_Required task_
In the records below, begin at the line that has "base_plate();" and stop after the line that has "bpy.data.objects.remove(obj)"; quote those lines verbatim and nothing more.

_Listed records_
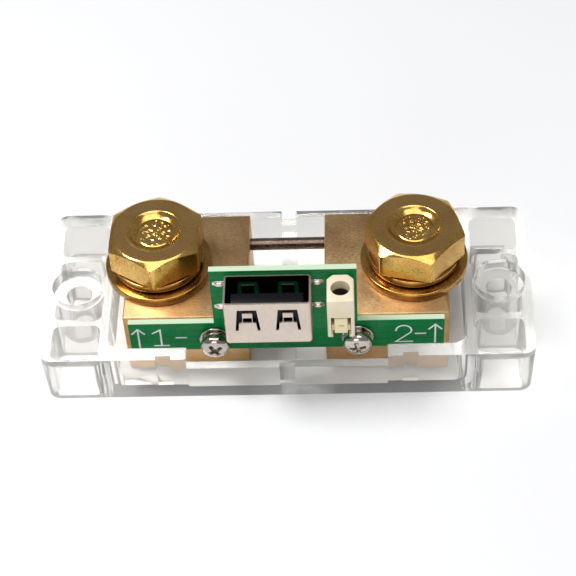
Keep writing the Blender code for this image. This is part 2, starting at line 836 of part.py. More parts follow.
---
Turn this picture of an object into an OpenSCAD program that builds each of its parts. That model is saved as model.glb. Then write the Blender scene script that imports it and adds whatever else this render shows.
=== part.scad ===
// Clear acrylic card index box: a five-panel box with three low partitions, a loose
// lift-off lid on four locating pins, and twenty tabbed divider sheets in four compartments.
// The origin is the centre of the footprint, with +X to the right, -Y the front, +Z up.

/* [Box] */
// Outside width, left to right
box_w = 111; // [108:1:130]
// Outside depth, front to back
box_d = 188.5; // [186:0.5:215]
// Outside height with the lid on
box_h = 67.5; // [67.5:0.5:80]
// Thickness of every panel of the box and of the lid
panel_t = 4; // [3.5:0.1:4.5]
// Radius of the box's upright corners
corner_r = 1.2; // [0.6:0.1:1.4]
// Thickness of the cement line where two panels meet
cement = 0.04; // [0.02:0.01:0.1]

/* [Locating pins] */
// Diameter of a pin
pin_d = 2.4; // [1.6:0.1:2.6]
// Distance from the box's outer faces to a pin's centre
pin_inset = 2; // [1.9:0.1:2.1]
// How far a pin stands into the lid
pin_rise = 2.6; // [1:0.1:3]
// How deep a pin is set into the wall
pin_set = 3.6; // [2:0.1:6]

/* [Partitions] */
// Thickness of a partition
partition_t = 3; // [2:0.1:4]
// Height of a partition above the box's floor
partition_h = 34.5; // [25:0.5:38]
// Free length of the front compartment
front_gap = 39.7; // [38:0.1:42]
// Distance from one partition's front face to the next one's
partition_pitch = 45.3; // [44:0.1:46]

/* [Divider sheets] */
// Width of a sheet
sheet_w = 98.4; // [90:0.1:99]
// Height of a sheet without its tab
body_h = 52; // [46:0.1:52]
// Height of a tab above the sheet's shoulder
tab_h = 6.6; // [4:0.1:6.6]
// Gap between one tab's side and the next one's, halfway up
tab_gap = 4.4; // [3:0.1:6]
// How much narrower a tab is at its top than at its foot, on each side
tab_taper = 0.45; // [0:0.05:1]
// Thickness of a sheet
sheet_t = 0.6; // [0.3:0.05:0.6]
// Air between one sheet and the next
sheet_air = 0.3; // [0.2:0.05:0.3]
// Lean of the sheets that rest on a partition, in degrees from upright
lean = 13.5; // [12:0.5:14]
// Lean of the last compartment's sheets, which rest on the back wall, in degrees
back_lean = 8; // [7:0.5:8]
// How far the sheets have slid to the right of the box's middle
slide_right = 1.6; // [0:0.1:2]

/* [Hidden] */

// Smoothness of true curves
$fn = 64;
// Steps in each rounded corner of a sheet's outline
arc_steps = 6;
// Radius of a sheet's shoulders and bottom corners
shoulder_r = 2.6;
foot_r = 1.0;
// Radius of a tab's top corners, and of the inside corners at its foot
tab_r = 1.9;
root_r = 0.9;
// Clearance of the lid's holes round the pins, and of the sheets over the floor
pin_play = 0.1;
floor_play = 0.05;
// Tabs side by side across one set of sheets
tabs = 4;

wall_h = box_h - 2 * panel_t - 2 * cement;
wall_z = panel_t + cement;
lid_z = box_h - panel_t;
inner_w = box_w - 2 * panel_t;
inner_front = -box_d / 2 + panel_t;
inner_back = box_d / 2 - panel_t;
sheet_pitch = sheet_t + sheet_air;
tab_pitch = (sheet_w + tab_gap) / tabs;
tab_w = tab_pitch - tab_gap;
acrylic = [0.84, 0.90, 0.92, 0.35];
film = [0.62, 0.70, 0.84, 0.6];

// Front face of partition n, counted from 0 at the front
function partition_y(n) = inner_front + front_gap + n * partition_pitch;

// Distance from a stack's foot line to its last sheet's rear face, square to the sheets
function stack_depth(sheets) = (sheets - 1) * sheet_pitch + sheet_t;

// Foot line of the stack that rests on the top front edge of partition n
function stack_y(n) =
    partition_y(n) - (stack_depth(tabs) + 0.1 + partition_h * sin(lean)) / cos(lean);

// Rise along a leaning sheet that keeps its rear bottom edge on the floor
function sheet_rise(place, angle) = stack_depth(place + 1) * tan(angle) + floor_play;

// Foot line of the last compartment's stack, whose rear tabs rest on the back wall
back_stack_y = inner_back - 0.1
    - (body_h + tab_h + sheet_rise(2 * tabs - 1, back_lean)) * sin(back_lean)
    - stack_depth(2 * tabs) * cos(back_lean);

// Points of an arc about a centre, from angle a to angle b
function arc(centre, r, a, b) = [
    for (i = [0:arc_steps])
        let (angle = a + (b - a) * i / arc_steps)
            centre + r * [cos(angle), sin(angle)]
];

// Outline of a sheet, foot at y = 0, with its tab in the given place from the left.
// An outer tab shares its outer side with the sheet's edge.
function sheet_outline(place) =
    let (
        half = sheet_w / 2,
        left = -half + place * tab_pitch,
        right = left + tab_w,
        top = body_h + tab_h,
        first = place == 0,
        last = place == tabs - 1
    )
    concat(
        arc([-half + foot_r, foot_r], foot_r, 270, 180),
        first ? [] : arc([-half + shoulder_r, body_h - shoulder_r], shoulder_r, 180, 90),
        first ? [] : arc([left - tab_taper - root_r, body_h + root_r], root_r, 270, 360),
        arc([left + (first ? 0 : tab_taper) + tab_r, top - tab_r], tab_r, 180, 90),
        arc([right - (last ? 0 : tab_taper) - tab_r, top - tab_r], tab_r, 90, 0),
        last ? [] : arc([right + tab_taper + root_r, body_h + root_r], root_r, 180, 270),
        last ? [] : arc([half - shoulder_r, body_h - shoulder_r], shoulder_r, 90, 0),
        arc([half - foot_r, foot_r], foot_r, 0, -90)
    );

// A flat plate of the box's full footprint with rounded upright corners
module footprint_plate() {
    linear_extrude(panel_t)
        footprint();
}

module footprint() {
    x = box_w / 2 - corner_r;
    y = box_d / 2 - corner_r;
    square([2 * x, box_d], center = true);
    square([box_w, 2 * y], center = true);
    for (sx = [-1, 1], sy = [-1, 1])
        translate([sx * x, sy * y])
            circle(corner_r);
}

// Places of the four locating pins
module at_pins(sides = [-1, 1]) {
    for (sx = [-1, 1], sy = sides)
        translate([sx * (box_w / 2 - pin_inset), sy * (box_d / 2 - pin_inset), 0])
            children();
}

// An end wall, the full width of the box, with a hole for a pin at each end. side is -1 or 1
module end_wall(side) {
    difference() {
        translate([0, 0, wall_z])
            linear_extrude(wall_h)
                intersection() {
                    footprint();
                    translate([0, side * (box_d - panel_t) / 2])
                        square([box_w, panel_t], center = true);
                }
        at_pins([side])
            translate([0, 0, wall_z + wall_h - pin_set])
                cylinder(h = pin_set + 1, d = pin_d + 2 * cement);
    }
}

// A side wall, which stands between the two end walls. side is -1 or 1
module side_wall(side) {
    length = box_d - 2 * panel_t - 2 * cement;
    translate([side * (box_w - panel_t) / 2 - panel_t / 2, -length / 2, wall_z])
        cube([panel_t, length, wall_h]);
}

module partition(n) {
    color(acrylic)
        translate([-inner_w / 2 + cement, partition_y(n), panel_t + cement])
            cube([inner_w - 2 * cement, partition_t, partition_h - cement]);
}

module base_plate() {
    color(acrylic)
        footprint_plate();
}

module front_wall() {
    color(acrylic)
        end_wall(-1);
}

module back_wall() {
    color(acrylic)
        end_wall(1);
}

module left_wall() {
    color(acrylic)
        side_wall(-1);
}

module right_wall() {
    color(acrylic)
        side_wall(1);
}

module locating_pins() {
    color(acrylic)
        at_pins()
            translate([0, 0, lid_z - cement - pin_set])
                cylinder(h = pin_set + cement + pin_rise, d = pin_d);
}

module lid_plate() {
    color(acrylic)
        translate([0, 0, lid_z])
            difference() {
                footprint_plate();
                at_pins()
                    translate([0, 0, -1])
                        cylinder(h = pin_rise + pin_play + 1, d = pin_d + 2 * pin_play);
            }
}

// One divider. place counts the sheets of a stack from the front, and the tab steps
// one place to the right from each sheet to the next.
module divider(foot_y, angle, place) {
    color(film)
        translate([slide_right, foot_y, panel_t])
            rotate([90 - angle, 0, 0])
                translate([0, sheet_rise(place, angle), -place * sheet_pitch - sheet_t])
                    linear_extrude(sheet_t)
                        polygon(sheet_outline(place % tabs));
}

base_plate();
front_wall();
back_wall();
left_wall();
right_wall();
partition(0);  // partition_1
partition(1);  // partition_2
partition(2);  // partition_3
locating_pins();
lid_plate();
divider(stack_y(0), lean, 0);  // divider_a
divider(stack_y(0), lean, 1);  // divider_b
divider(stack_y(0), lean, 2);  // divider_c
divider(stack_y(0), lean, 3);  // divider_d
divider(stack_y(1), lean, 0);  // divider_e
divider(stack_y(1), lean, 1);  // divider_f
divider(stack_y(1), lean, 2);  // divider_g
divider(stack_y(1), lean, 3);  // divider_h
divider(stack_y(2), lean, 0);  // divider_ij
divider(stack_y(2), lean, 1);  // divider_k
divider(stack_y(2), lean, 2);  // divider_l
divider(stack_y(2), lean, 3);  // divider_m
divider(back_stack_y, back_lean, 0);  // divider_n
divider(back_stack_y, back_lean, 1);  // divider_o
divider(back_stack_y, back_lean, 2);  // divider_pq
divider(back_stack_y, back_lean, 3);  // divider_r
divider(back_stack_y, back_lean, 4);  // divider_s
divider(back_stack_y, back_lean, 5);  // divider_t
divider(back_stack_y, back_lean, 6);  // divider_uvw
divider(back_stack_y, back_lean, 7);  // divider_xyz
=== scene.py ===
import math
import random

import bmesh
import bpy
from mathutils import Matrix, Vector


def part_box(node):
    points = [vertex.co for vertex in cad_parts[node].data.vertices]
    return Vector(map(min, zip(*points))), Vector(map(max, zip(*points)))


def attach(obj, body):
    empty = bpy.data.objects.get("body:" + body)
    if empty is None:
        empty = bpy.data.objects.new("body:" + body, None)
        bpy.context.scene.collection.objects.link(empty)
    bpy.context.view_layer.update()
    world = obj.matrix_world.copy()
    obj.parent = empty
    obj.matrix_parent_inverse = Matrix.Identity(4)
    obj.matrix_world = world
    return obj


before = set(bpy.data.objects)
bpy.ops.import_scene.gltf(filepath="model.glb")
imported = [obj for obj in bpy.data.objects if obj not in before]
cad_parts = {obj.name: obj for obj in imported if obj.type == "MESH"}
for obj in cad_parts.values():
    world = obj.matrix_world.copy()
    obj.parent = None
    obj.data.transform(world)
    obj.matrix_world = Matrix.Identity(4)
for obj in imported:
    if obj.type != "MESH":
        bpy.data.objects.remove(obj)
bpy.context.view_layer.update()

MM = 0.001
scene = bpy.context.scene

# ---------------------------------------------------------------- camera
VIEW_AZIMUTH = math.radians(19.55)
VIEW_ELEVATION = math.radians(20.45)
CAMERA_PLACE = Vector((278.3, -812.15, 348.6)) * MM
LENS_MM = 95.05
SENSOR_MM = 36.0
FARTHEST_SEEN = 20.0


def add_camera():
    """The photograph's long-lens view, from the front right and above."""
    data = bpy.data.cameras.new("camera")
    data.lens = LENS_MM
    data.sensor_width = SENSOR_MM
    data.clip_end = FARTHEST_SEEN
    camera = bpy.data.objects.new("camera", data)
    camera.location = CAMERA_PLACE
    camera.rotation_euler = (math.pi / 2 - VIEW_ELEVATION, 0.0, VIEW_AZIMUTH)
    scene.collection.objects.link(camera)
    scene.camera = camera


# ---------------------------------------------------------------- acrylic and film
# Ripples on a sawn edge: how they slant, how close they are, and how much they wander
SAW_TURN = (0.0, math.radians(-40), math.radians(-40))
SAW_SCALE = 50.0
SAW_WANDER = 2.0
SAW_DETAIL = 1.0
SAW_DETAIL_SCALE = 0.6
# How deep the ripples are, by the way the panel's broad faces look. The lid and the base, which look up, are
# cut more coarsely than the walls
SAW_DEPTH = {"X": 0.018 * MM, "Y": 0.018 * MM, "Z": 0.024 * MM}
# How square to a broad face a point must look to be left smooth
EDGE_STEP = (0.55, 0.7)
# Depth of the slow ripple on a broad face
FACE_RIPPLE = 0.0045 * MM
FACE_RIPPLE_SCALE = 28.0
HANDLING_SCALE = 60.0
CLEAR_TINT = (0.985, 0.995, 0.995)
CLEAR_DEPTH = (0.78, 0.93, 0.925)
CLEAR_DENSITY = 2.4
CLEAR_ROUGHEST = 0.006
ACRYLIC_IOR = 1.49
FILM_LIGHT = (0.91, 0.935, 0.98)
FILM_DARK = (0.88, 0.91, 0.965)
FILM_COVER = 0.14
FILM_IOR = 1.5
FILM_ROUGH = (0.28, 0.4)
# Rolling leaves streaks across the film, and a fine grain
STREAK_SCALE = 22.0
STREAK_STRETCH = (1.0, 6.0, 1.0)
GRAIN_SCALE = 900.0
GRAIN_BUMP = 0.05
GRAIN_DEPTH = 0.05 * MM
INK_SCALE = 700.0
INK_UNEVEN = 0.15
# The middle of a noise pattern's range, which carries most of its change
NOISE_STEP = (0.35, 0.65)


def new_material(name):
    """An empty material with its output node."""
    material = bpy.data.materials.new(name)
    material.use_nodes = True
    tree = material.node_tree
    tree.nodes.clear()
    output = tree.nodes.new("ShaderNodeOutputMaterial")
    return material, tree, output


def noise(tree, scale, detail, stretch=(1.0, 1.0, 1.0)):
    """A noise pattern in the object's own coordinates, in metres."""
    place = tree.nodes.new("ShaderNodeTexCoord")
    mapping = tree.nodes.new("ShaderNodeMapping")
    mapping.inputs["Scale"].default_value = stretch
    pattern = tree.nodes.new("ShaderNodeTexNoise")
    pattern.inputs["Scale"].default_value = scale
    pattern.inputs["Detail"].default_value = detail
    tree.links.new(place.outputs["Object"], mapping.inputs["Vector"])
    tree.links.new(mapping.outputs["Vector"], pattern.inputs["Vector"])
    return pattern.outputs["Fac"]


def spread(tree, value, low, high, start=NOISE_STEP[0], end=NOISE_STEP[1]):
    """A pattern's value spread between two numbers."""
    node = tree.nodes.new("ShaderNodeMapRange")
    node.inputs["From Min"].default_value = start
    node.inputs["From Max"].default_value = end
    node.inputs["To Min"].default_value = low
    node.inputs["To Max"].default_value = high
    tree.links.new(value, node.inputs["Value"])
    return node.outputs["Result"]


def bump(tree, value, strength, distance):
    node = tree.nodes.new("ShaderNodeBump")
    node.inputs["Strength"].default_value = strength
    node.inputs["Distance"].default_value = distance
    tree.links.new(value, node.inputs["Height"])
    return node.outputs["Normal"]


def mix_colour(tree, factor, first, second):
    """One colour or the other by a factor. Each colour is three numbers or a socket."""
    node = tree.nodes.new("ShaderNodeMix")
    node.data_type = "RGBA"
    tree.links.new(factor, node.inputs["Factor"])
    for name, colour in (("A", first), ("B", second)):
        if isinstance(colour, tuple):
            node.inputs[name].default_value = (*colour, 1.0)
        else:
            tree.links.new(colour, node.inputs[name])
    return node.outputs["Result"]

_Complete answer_
base_plate();
front_wall();
back_wall();
left_wall();
right_wall();
partition(0);  // partition_1
partition(1);  // partition_2
partition(2);  // partition_3
locating_pins();
lid_plate();
divider(stack_y(0), lean, 0);  // divider_a
divider(stack_y(0), lean, 1);  // divider_b
divider(stack_y(0), lean, 2);  // divider_c
divider(stack_y(0), lean, 3);  // divider_d
divider(stack_y(1), lean, 0);  // divider_e
divider(stack_y(1), lean, 1);  // divider_f
divider(stack_y(1), lean, 2);  // divider_g
divider(stack_y(1), lean, 3);  // divider_h
divider(stack_y(2), lean, 0);  // divider_ij
divider(stack_y(2), lean, 1);  // divider_k
divider(stack_y(2), lean, 2);  // divider_l
divider(stack_y(2), lean, 3);  // divider_m
divider(back_stack_y, back_lean, 0);  // divider_n
divider(back_stack_y, back_lean, 1);  // divider_o
divider(back_stack_y, back_lean, 2);  // divider_pq
divider(back_stack_y, back_lean, 3);  // divider_r
divider(back_stack_y, back_lean, 4);  // divider_s
divider(back_stack_y, back_lean, 5);  // divider_t
divider(back_stack_y, back_lean, 6);  // divider_uvw
divider(back_stack_y, back_lean, 7);  // divider_xyz
=== scene.py ===
import math
import random

import bmesh
import bpy
from mathutils import Matrix, Vector


def part_box(node):
    points = [vertex.co for vertex in cad_parts[node].data.vertices]
    return Vector(map(min, zip(*points))), Vector(map(max, zip(*points)))


def attach(obj, body):
    empty = bpy.data.objects.get("body:" + body)
    if empty is None:
        empty = bpy.data.objects.new("body:" + body, None)
        bpy.context.scene.collection.objects.link(empty)
    bpy.context.view_layer.update()
    world = obj.matrix_world.copy()
    obj.parent = empty
    obj.matrix_parent_inverse = Matrix.Identity(4)
    obj.matrix_world = world
    return obj


before = set(bpy.data.objects)
bpy.ops.import_scene.gltf(filepath="model.glb")
imported = [obj for obj in bpy.data.objects if obj not in before]
cad_parts = {obj.name: obj for obj in imported if obj.type == "MESH"}
for obj in cad_parts.values():
    world = obj.matrix_world.copy()
    obj.parent = None
    obj.data.transform(world)
    obj.matrix_world = Matrix.Identity(4)
for obj in imported:
    if obj.type != "MESH":
        bpy.data.objects.remove(obj)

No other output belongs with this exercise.